There is also a chapter entitled Prague as Salt Lake City. What part of Prague reminded you of that place?
“Ten years ago I visited the great Salt Lake in Utah. And a few years later I found the water reservoir in Prague Hostivař, which is several kilometres long, and it was emptied and desiccated. And on the bottom there were cracks in the mud and thin salt crusts. So that’s for the similarity with the Great Salt Lake.
“The koan is a description of emotions which a perceptive person can have face to face with bushes or plants of the city.”
“There was a strange mixture of plants with salt-preferring species. We also found carcasses of large fish, Asian Grass Carp, about one metre long, and we also found shells of a tropical Red-eared turtle, which doesn't normally appear in the nature in the Czech Republic.
“Probably some aquarists were unhappy because these animals eat a lot and grow a lot as well, so they probably gave them freedom in the reservoir.”
And they can actually survive there...
“They survive there for many years, and according to the latest information, they are even able to breed there, which might be a great danger for local fish, because they eat fish eggs and small fish, so we will see.”
In your guidebook, you also mention places that are right in the centre of Prague, such as Uhelný trh and Karlovo náměstí. What kind of imprints of wild nature can be found there?
“This is chiefly my colleague's field. Albert considers the paving of Uhelný trh square, which is in the historic city centre, to be continuously vegetated with disturbances of course, for hundreds of years. Plants resistant to trampling, such as thyme leaves and sandwort, can survive. There is a market, so there has always been a source of nutrients for plants and a lot of people as well.
At the end of your book there are several supplements, and one of them is a chapter called Prague Nature as Seen from Trams. What is your favourite tram line in this respect?“Probably number 17. It is a tram line that goes from the southern part of Prague, through Modřany, than it crosses the city centre and ends at Ládví, which is the northern margin of Prague.
“These parts, like former fields in Modřany or lime stone quarries at Braník are the places I know from my childhood. Then the tram crosses the centre, goes along the river bank of Vltava.
“Finally, in the north part of the city, the tram climbs up the steep slopes with remnants of an eighty year-old housing colony in Kobylisy and Trója. So it is not only botanical remnants but also social remnants.”
What I like about your book is that besides giving very detailed description of various untamed places in Prague, it is also very poetic. The individual chapters are divided by short koans, short texts used in Zen practice. Who is the author of the koans?
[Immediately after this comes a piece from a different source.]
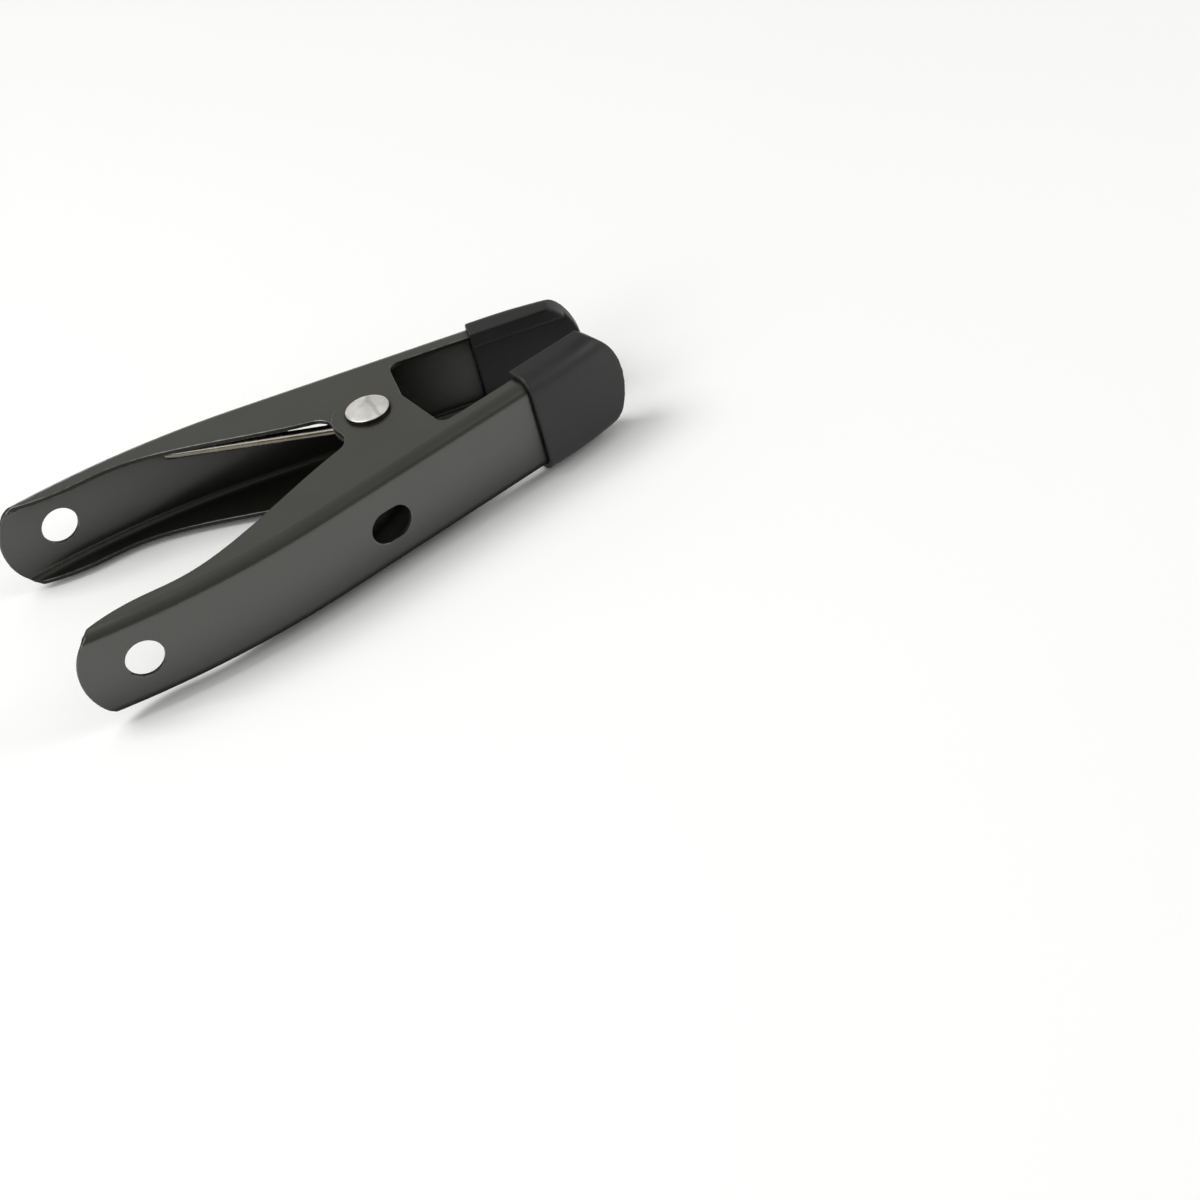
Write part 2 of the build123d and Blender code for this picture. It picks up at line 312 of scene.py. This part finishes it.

“The koans were written by Albert Šturma before we started to work on the guidebook. It was one of the texts he gave me to incorporate into the material we had.
“The koan as a whole is not a description of botany. It is a description of emotions which a perceptive person can have face to face with bushes or plants of the city. So finally I divided the koan into a dozen shorter texts that separate the main chapters in the guide.”
As you point out at the beginning of your book, wilderness is something that keeps changing. So I wonder if all the places that you describe in your book still exist.“Well, some places we describe have already disappeared. An old factory in Štěrboholy district was pulled down and replaced by new houses and the water reservoir with turtles was filled again. But on the other hand, as quickly as the wild nature disappears, it reappears in new places again.”